Monica and I listened to their complaints, but didn't add much to them. As I'll always say, I'm just happy that Rush is still out touring and sounding great. There are going to be nights when they don't sound quite as good, as that's just the nature of performing. Still, a "bad" night for Rush is still at a higher level than most bands.
When the band came back out, they played with a vengeance, ripping through the Snakes & Arrows songs with the usual passion. One thing that Monica and I noticed: During the beginning of The Larger Bowl when Geddy is singing alone, Neil was actively scanning the audience. Neil even wrote on his blog about how much enjoys each audience -- their signs, their faces, etc. -- and this seemed like one of the few times he can just look around at everyone without playing.

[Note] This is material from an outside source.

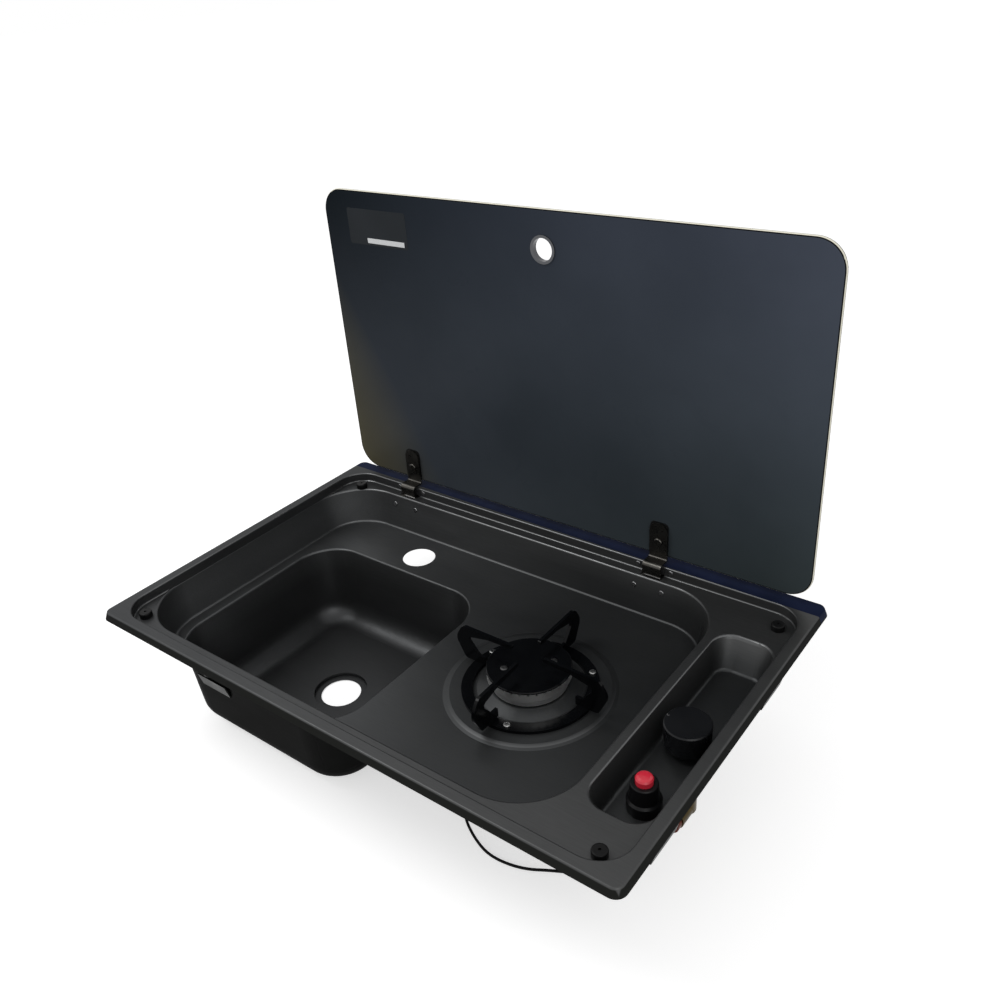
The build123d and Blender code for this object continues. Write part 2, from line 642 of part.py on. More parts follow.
def strap_pads():
    pads = []
    back = LID_FRONT_Y + GLASS
    for x in HINGE_XS.values():
        front_pad = Pos(x, LID_FRONT_Y, (STRAP_TOP_Z + 8) / 2) * Rot(90, 0, 0) * extrude(
            RectangleRounded(STRAP_WIDTH, STRAP_TOP_Z - 8, 5), STRAP_PAD)
        back_pad = bar((x, back, STRAP_SCREW_Z), (x, back + 0.6, STRAP_SCREW_Z), 9)
        hole = bar((x, LID_FRONT_Y - 3, STRAP_SCREW_Z), (x, back + 3, STRAP_SCREW_Z), STRAP_SCREW_R + 0.1)
        pads.append(front_pad - hole)
        pads.append(back_pad - hole)
    return Compound(pads)


def strap_screws():
    screws = []
    face = LID_FRONT_Y - STRAP_PAD - STRAP
    for x in HINGE_XS.values():
        head = bar((x, face, STRAP_SCREW_Z), (x, face - 1.8, STRAP_SCREW_Z), 4.6)
        head = chamfer(head.edges().group_by(Axis.Y)[0], 0.7)
        socket = Pos(x, face - 1.8, STRAP_SCREW_Z) * Rot(90, 0, 0) * extrude(
            RegularPolygon(1.5, 6, major_radius=False), 1.2, both=True)
        shank = bar((x, face, STRAP_SCREW_Z), (x, LID_FRONT_Y + GLASS + 2.4, STRAP_SCREW_Z), STRAP_SCREW_R)
        screws.append(head - socket + shank)
    return Compound(screws)


def lid_discs():
    """The domed discs on the lid's outer face that take the strap screws."""
    discs = []
    back = LID_FRONT_Y + GLASS + 0.6
    for x in HINGE_XS.values():
        cap = bar((x, back, STRAP_SCREW_Z), (x, back + 3.2, STRAP_SCREW_Z), 10)
        cap = fillet(cap.edges().group_by(Axis.Y)[-1], 1.6)
        discs.append(cap - bar((x, back - 1, STRAP_SCREW_Z), (x, back + 1.8, STRAP_SCREW_Z), STRAP_SCREW_R))
    return Compound(discs)


def glass_lid():
    height = LID_TOP_Z - LID_BOTTOM_Z
    middle = (LID_TOP_Z + LID_BOTTOM_Z) / 2
    back = LID_FRONT_Y + GLASS
    outline = RectangleRounded(LID_WIDTH, height, LID_CORNER)
    sheet = Pos(0, back, middle) * Rot(90, 0, 0) * extrude(outline, GLASS)
    sheet = fillet(sheet.edges().group_by(Axis.Y)[0] + sheet.edges().group_by(Axis.Y)[-1], LID_EDGE)
    hole_x, hole_z = LID_HOLE
    sheet -= bar((hole_x, LID_FRONT_Y - 1, hole_z), (hole_x, back + 1, hole_z), LID_HOLE_R)
    for x in HINGE_XS.values():
        sheet -= bar((x, LID_FRONT_Y - 1, STRAP_SCREW_Z), (x, back + 1, STRAP_SCREW_Z), STRAP_SCREW_R + 0.8)
    return sheet


def lid_grommet():
    x, z = LID_HOLE
    front = LID_FRONT_Y
    back = LID_FRONT_Y + GLASS
    ring = bar((x, front - 0.9, z), (x, front, z), 13.6) + bar((x, back, z), (x, back + 0.9, z), 13.6)
    ring += bar((x, front - 0.5, z), (x, back + 0.5, z), LID_HOLE_R - 0.02)
    return ring - bar((x, front - 2, z), (x, back + 2, z), GROMMET_BORE_R)


# Sealing and fixing to the worktop

def flange_seal():
    outside = plan(grown(FLANGE, -SEAL_INSET), SEAL_CORNER, SKIRT_Z)
    inside = plan(grown(FLANGE, -SEAL_INSET - SEAL_WIDTH), SEAL_CORNER - SEAL_WIDTH, SKIRT_Z)
    return extrude(outside - inside, -SHEET - SKIRT_Z)


def spring_clip():
    """A folded spring strip for the cut-out's edge, drawn on the tray's right side."""
    wall = STEP[1] + SHEET + SEAT + CLIP / 2
    points = [(wall, 0, -3), (wall, 0, CLIP_BOTTOM_Z), (wall + 5.6, 0, -20)]
    path = FilletPolyline(*points, radius=1.1)
    section = Plane(points[0], x_dir=(0, 1, 0), z_dir=path % 0) * Rectangle(CLIP_WIDTH, CLIP)
    return sweep(section, path=path)


def fixing_clips():
    clip = spring_clip()
    to_front = STEP[1] + STEP[2]
    clips = [Pos(0, -111, 0) * clip, Pos(0, 80, 0) * clip]
    clips += [Rot(0, 0, 180) * Pos(0, 111, 0) * clip, Rot(0, 0, 180) * Pos(0, -80, 0) * clip]
    clips.append(Pos(-138, to_front, 0) * Rot(0, 0, -90) * clip)
    return Compound(clips)


def build():
    nodes = {
        "tray_shell": tray_shell(),
        "lid_bumpers": lid_bumpers(),
        "flange_seal": flange_seal(),
        "fixing_clips": fixing_clips(),
        "burner_base": burner_base(),
        "burner_body": burner_body(),
        "burner_injector": burner_injector(),
        "burner_crown": burner_crown(),
        "burner_cap": burner_cap(),
        "spark_electrode": spark_electrode(),
        "thermocouple": thermocouple(),
        "pan_support": pan_support(),
        "support_screws": support_screws(),
        "support_nuts": support_nuts(),
        "burner_knob": burner_knob(),
        "valve_spindle": valve_spindle(),
        "valve_plunger": valve_plunger(),
        "valve_spring": valve_spring(),
        "valve_nut": valve_nut(),
        "gas_valve_body": gas_valve_body(),
        "magnet_unit": magnet_unit(),
        "gas_pipe": gas_pipe(),
        "pipe_nuts": pipe_nuts(),
        "inlet_pipe": inlet_pipe(),
        "inlet_nut": inlet_nut(),
        "thermocouple_lead": thermocouple_lead(),
        "igniter_bezel": igniter_bezel(),
        "igniter_body": igniter_body(),
        "igniter_nut": igniter_nut(),
        "igniter_button": igniter_button(),
        "igniter_spring": igniter_spring(),
        "igniter_terminal": igniter_terminal(),
        "igniter_lead": igniter_lead(),
        "hinge_pins": hinge_pins(),
        "hinge_rivets": hinge_rivets(),
        "strap_pads": strap_pads(),
        "strap_screws": strap_screws(),
        "lid_discs": lid_discs(),
        "glass_lid": glass_lid(),
        "lid_grommet": lid_grommet(),
    }
    for side, x in HINGE_XS.items():
        nodes[f"hinge_bracket_{side}"] = hinge_bracket(x)
        nodes[f"hinge_strap_{side}"] = hinge_strap(x)
    return nodes


os.makedirs("parts", exist_ok=True)
for node_name, shape in build().items():
    export_step(shape, f"parts/{node_name}.step")
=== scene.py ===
import json
from math import cos, radians, sin

import bmesh
import bpy
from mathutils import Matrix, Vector


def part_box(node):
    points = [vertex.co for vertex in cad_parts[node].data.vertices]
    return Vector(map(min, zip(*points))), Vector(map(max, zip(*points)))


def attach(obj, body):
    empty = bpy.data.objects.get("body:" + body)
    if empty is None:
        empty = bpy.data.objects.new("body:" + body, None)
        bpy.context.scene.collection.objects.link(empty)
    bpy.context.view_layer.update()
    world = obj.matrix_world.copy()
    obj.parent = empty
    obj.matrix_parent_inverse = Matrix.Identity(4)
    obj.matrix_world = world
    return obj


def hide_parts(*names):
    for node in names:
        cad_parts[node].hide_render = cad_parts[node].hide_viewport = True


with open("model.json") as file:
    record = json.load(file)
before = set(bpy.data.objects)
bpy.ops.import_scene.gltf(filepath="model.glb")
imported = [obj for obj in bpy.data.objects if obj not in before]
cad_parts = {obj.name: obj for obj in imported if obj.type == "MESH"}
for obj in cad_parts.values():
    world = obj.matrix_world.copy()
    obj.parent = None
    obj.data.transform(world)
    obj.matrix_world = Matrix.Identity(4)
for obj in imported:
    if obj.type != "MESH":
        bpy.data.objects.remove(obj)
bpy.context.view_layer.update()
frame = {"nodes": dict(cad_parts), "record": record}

MM = 0.001
nodes = frame["nodes"]
collection = bpy.context.scene.collection

# The camera's place and turn are fitted to the photograph's viewpoint. The lens and the sensor are in millimetres.
AZIMUTH = radians(39.05)
ELEVATION = radians(29.44)
ROLL = radians(4.5)
TARGET = Vector((-0.08535, 0.19171, 0.0))
DISTANCE = 1.08962
LENS = 34.475
SENSOR = 36.0
CLIP = 0.01, 200.0


def add_camera():
    data = bpy.data.cameras.new("camera")
    data.lens = LENS
    data.sensor_width = SENSOR
    data.clip_start, data.clip_end = CLIP
    camera = bpy.data.objects.new("camera", data)
    collection.objects.link(camera)
    back = Vector((sin(AZIMUTH) * cos(ELEVATION), -cos(AZIMUTH) * cos(ELEVATION), sin(ELEVATION)))
    level = Vector((cos(AZIMUTH), sin(AZIMUTH), 0.0))
    upright = back.cross(level)
    right = cos(ROLL) * level - sin(ROLL) * upright
    up = sin(ROLL) * level + cos(ROLL) * upright
    place = TARGET + DISTANCE * back
    matrix = camera.matrix_world.copy()
    for column, axis in enumerate((right, up, back, place)):
        for row in range(3):
            matrix[row][column] = axis[row]
    camera.matrix_world = matrix
    bpy.context.scene.camera = camera


add_camera()


class Paint:
    """A material's node tree, with the few nodes that the finishes share.

    Every pattern is laid out in the piece's own coordinates.
    """

    def __init__(self, name, colour, roughness, metallic=0.0):
        self.material = bpy.data.materials.new(name)
        self.material.use_nodes = True
        self.tree = self.material.node_tree
        self.shader = self.tree.nodes["Principled BSDF"]
        self.shader.inputs["Base Color"].default_value = (*colour, 1.0)
        self.shader.inputs["Roughness"].default_value = roughness
        self.shader.inputs["Metallic"].default_value = metallic
        self.object = self.add("ShaderNodeTexCoord").outputs["Object"]

    def add(self, kind, **settings):
        node = self.tree.nodes.new(kind)
        for name, value in settings.items():
            setattr(node, name, value)
        return node

    def link(self, source, target):
        self.tree.links.new(source, target)

    def set(self, **values):
        for name, value in values.items():
            self.shader.inputs[name.replace("_", " ")].default_value = value
        return self

    def stretched(self, stretch):
        mapping = self.add("ShaderNodeMapping")
        mapping.inputs["Scale"].default_value = stretch
        self.link(self.object, mapping.inputs["Vector"])
        return mapping.outputs["Vector"]

    def noise(self, scale, stretch=(1.0, 1.0, 1.0), detail=3.0, distortion=0.0):
        texture = self.add("ShaderNodeTexNoise")
        texture.inputs["Scale"].default_value = scale
        texture.inputs["Detail"].default_value = detail
        texture.inputs["Distortion"].default_value = distortion
        self.link(self.stretched(stretch), texture.inputs["Vector"])
        return texture.outputs["Fac"]

    def math(self, operation, first, second, third=None):
        node = self.add("ShaderNodeMath", operation=operation)
        for slot, value in zip(node.inputs, (first, second, third)):
            if isinstance(value, bpy.types.NodeSocket):
                self.link(value, slot)
            elif value is not None:
                slot.default_value = value
        return node.outputs["Value"]

    def product(self, first, second):
        return self.math("MULTIPLY", first, second)

    def parts(self, vector):
        """A vector's X, Y and Z."""
        node = self.add("ShaderNodeSeparateXYZ")
        self.link(vector, node.inputs["Vector"])
        return node.outputs

    def spread(self, value, low, high, start=0.3, end=0.7):
        """The value's range from start to end, laid over low to high and held there outside it."""
        node = self.add("ShaderNodeMapRange")
        for name, number in (("From Min", start), ("From Max", end), ("To Min", low), ("To Max", high)):
            node.inputs[name].default_value = number
        self.link(value, node.inputs["Value"])
        return node.outputs["Result"]

    def mix(self, factor, first, second):
        node = self.add("ShaderNodeMix", data_type="RGBA")
        self.link(factor, node.inputs[0])
        for slot, value in ((node.inputs[6], first), (node.inputs[7], second)):
            if isinstance(value, bpy.types.NodeSocket):
                self.link(value, slot)
            else:
                slot.default_value = (*value, 1.0)
        return node.outputs[2]

    def colour(self, socket):
        self.link(socket, self.shader.inputs["Base Color"])
        return self

    def roughness(self, socket):
        self.link(socket, self.shader.inputs["Roughness"])
        return self

    def bump(self, height, strength, depth):
        """Relief of the given depth in metres. Calls add up."""
        node = self.add("ShaderNodeBump")
        node.inputs["Strength"].default_value = strength
        node.inputs["Distance"].default_value = depth
        self.link(height, node.inputs["Height"])
        normal = self.shader.inputs["Normal"]
        if normal.links:
            self.link(normal.links[0].from_socket, node.inputs["Normal"])
        self.link(node.outputs["Normal"], normal)
        return self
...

By the time Rush got to Subdivisions, the audience had turned up the intensity one or two levels. During The Spirit of Radio, I turned around and watched all those thousands of hands clapping in unison during the chorus -- always an incredible sight.
One problem of being in our primo seats was that the seat moochers tried to stand with us and also break through security standing in front of the first 10 rows. Security did a good job for the most part, except one guy was able to talk his way through at the end of the show. I watched one woman yell into the security guard's ear, backed up, and then gave him a flirtatious look. I can only imagine what she had said, but by the guard's reaction I assumed it was sexual.

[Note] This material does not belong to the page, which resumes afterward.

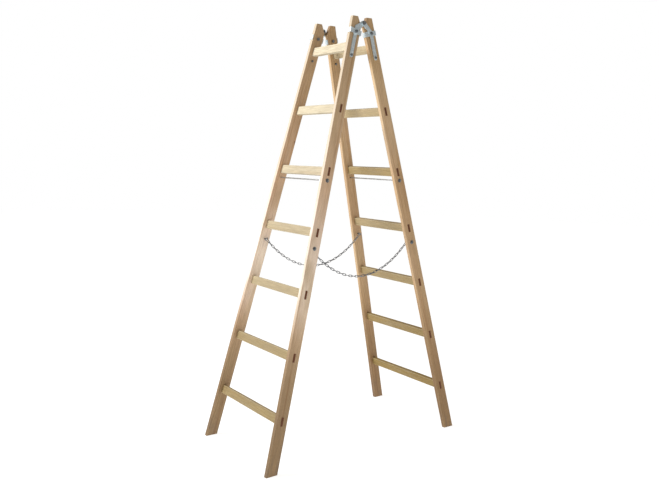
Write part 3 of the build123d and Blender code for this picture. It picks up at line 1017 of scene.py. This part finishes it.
def make_surround():
    """The pale surround: white to the eye, softer as a light."""
    world = bpy.data.worlds.new("studio")
    bpy.context.scene.world = world
    world.use_nodes = True
    tree = world.node_tree
    seen = tree.nodes.new("ShaderNodeLightPath").outputs["Is Camera Ray"]
    tone = blended(tree, seen, (0.38, 0.36, 0.34), (1.0, 1.0, 1.0))
    put(tree, tree.nodes["Background"].inputs["Color"], tone)


make_floor()
make_surround()
key = softbox("key", (-1.3, -2.6, 2.9), (0.0, -0.1, 1.7), 1.0, 112.0, (0.97, 0.98, 1.0))
bpy.context.scene.view_settings.view_transform = "Standard"
print("key light", round(key.location.length, 2), "m from the ladder's foot")

# %% [markdown]
# The camera stands to the front right, a little above the middle rung, and is tilted down and
# rolled by a degree. Its axes are built from the three turns directly, which avoids the puzzle of
# which Euler order means what.

# %% Camera
CAMERA_PLACE = Vector((2.7516, -2.0765, 1.3560))
CAMERA_YAW = 0.93469
CAMERA_PITCH = -0.12509
CAMERA_ROLL = 0.02470
CAMERA_LENS = 39.16


def camera_axes():
    """The camera's right, up and back directions."""
    forward = Vector((
        -math.sin(CAMERA_YAW) * math.cos(CAMERA_PITCH),
        math.cos(CAMERA_YAW) * math.cos(CAMERA_PITCH),
        math.sin(CAMERA_PITCH),
    ))
    level = Vector((math.cos(CAMERA_YAW), math.sin(CAMERA_YAW), 0))
    upright = level.cross(forward)
    right = math.cos(CAMERA_ROLL) * level + math.sin(CAMERA_ROLL) * upright
    up = math.cos(CAMERA_ROLL) * upright - math.sin(CAMERA_ROLL) * level
    return right, up, -forward


lens = bpy.data.cameras.new("camera")
lens.lens = CAMERA_LENS
lens.sensor_width = 36.0
camera = bpy.data.objects.new("camera", lens)
bpy.context.collection.objects.link(camera)
turned = Matrix(camera_axes()).transposed().to_4x4()
camera.matrix_world = Matrix.Translation(CAMERA_PLACE) @ turned
bpy.context.scene.camera = camera
print("camera", round(CAMERA_PLACE.length, 2), "m from the ladder's foot")

# %% [markdown]
# Last, the two boxes are measured, the frame's and the finished ladder's, and the difference of their
# sizes is printed. They should agree to within a few millimetres, because dressing a ladder doesn't change
# its size.

# %% Sizes
shown_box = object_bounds()
difference = (shown_box[1] - shown_box[0]) - (cad_box[1] - cad_box[0])
print("difference in size, mm:", [round(v / MM, 2) for v in difference])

In our section, people would just come up and stand behind me, and then I'd back up into them, and they'd look at me like, "Hey, what's the problem, man?" We got them booted as quickly as possible. But this kind of distraction can be a real drag after the tenth or fifteen time.
By the end of the show, Rush had redeemed itself and come up to the level I'd seen at the other three shows. On the way out of the venue, we stopped at the soundboard area. As Ray waited to talk to Howard Ungerleider, as he'd promised B-man, the security guards kept trying to get us to leave. Ray stood his ground. Finally, Ray asked Howard, "What's the story with 2008?"
Howard looked at him and said, "Oh, we're going out for six months in 2008."
We had our confirmation that the band was indeed going back out on tour in 2008. We discussed this news and other aspects of the show on the walk back to the motel. The traffic jam on Palladium Drive was awful, and we were glad not to be stuck in it.